Accordingly, this Court finds itself managing a case where all filings have been deficient, Plaintiff has made no effort to secure service of process, Plaintiff has failed to make any appearance for nearly 5 months, and notification is impossible due to Plaintiff's failure to amend his contact information. The Supreme Court of the United States has noted that, "[c]ourts are vested with an inherent power to control and manage their own affairs so as to achieve early and expeditious disposition of cases." Link v. Wabash Railroad Co., 370 U.S. 626, 630-31 (1962). The First Circuit has noted that "in a period of overloaded dockets, prejudice to the court is inherent in needless delays and postponements." Chuang Invs. v. Eagle Inns, Inc., 81 F.3d 13 (1st Cir. 1996). The dismissal of a case is within the power of a district court. Of Course, dismissal is typically a measure of last resort, "reserved for extreme cases . . ." Torres-Vargas v. Pereira, 431 F.3d 389, 393 (1st Cir. 2005). First Circuit precedent is clear that when "the Court appropriately forewarns a plaintiff of the consequences of future non-compliance with an unambiguous order, the Court need not exhaust less toxic sanctions before dismissing a case with prejudice." Torres-Vargas v. Pereira, 431 F. 3d 389, 392 (1st Cir. 2005). However, "[t]he power of the court to prevent undue delays must be weighed against the policy favoring the disposition of cases on their merits . . . [u]ltimately, however, plaintiff is responsible for developing and prosecuting its own case." Jardines Ltd. Pshp. v. Executive Homesearch Realty Servs., 178 F.R.D. 365, 367 (D.P.R. 1998); Hernandez-Festa v. Fernandez-Cornier, Civ. No.-5-1940, 2007 U.S. Dist. LEXIS 59254 (D.P.R. Aug. 13, 2007).

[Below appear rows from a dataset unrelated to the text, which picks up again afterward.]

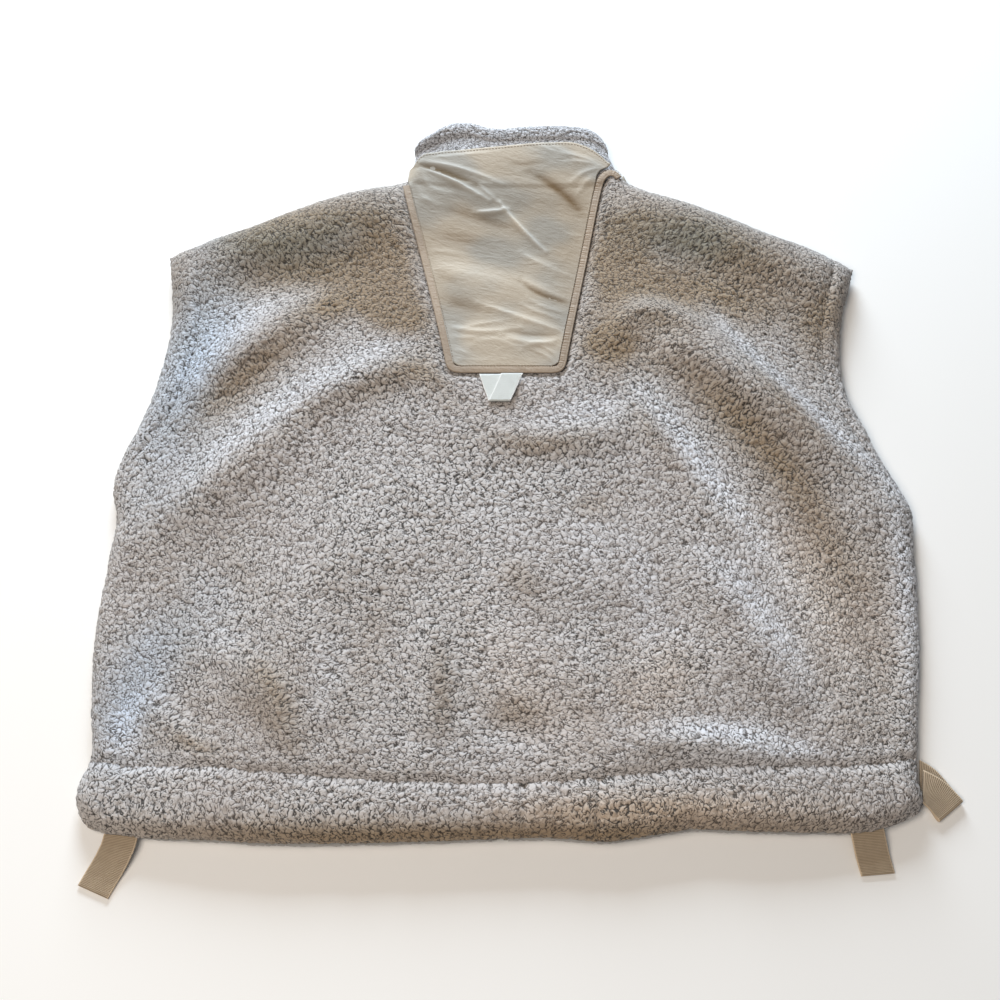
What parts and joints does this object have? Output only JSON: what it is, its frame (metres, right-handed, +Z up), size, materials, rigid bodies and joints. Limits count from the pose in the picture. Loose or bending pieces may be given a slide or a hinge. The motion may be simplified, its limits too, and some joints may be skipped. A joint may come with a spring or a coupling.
{
  "type": "fleece vest",
  "caption": "Sleeveless sherpa fleece vest laid flat face down, with a nylon back yoke and stand collar, turned armhole bands, a hem casing, webbing tabs and a ribbon hanging loop.",
  "frame": {"origin": "centre of the garment's footprint, on the surface it lies on", "axes": "+Z up out of the surface, towards the back of the garment, which lies on top; +Y from the hem to the collar; +X to the right of a viewer who stands at the hem and looks at the back"},
  "size_m": [0.685, 0.7276, 0.0325],
  "materials": {
    "sherpa": "matte curly pile",
    "nylon": "crinkled plain weave with a soft sheen",
    "webbing": "ribbed webbing",
    "ribbon": "smooth ribbon",
    "zip_tape": "woven tape",
    "zip_teeth": "satin moulded plastic",
    "zip_metal": "satin"
  },
  "bodies": {
    "root": {"back_body": "sherpa", "front_left": "sherpa", "front_right": "sherpa", "band_back_left": "sherpa", "band_back_right": "sherpa", "band_front_left": "sherpa", "band_front_right": "sherpa", "hem_back": "sherpa", "hem_front_left": "sherpa", "hem_front_right": "sherpa", "collar_lining": "sherpa", "collar_front_left": "nylon", "collar_front_right": "nylon", "yoke_collar": "nylon", "yoke_binding": "nylon", "hanger_loop": "ribbon", "tab_left": "webbing", "tab_right": "webbing", "side_loop": "webbing", "zip_tape_left": "zip_tape", "zip_tape_right": "zip_tape", "zip_chain": "zip_teeth", "zip_slider": "zip_metal", "zip_pull": "ribbon"}
  },
  "joints": []
}
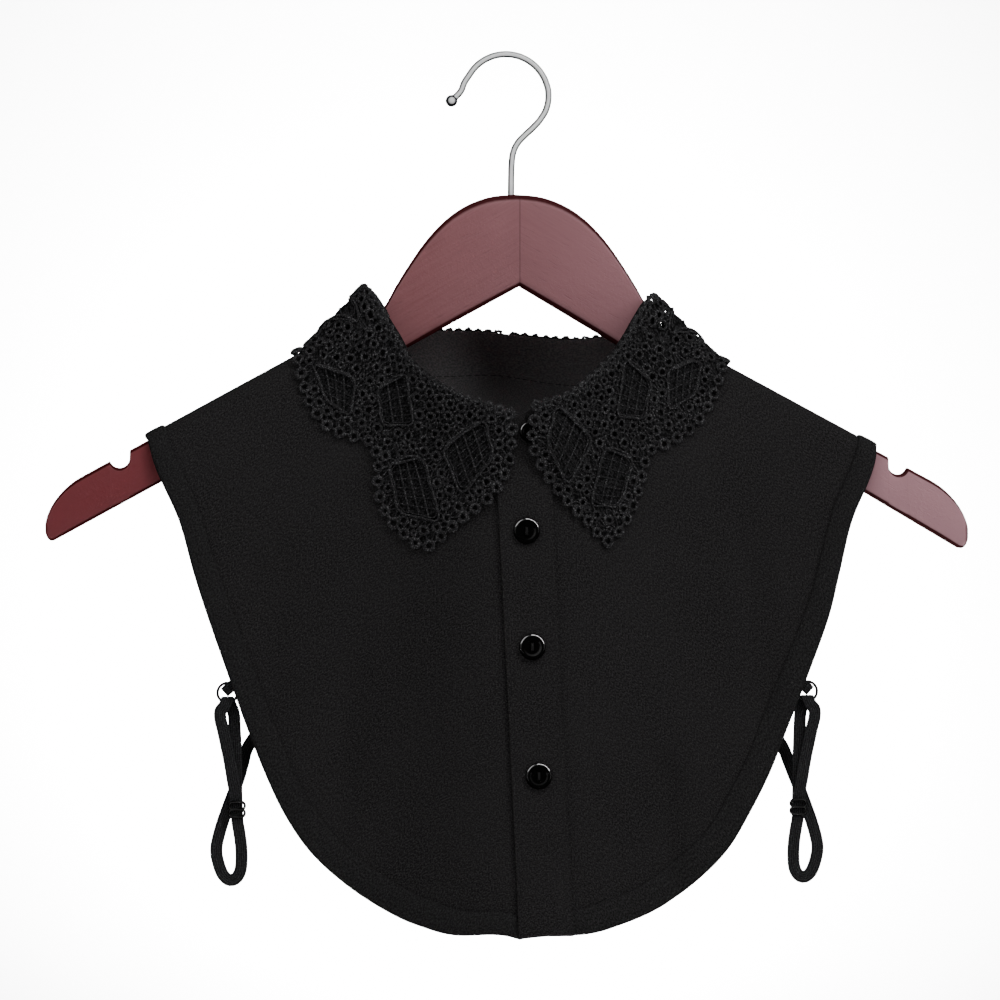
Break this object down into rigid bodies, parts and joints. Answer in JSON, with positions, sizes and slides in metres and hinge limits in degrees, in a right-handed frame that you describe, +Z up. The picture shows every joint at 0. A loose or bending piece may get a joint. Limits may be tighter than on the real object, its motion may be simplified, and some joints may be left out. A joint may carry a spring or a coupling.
{
  "type": "lace collar on a clothes hanger",
  "caption": "Detachable dickey collar of black cloth with a buttoned front, a turned-down lace collar and elastic side straps, on a shaped wooden hanger with a wire hook.",
  "frame": {"origin": "inside top of the hanger's hook, where the wire bears on a rail", "axes": "+X across the garment to the viewer's right, +Y to the back with the buttoned front facing -Y, +Z up"},
  "size_m": [0.4392, 0.0976, 0.4236],
  "materials": {
    "black_cloth": "plain weave, matt",
    "black_binding": "smooth close weave, matt",
    "black_lace": "corded thread",
    "black_button": "polished",
    "black_elastic": "ribbed elastic webbing",
    "black_metal": "black coated",
    "red_brown_wood": "satin lacquer, mahogany stain",
    "chromed_wire": "polished"
  },
  "bodies": {
    "root": {"back_panel": "black_cloth", "front_left_panel": "black_cloth", "front_right_panel": "black_cloth", "placket_band": "black_cloth", "collar_stand": "black_cloth", "binding_back": "black_binding", "binding_front_left": "black_binding", "binding_front_right": "black_binding", "lace_left_half": "black_lace", "lace_right_half": "black_lace", "button_1": "black_button", "button_2": "black_button", "button_3": "black_button", "button_collar": "black_button", "strap_left": "black_elastic", "strap_right": "black_elastic", "ring_tape_left": "black_elastic", "ring_tape_right": "black_elastic", "ring_left": "black_metal", "ring_right": "black_metal", "slider_left": "black_metal", "slider_right": "black_metal", "hanger_wood": "red_brown_wood", "hanger_hook": "chromed_wire"}
  },
  "joints": []
}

In the present action, this Court has attempted to forewarn Plaintiff regarding the deficiencies in his filings. This has proved impossible due to his unknown whereabouts. Moreover, there is a dearth of evidence that Plaintiff remains interested in presenting the present action, given that he has failed to make any appearance or effort to peruse his claim for nearly five months. Accordingly, considering Plaintiff's apparent lack of interest in the diligent litigation of his claims, all of Plaintiffs' claims against Defendants will be DISMISSED WITHOUT PREJUDICE. Judgment will be entered accordingly.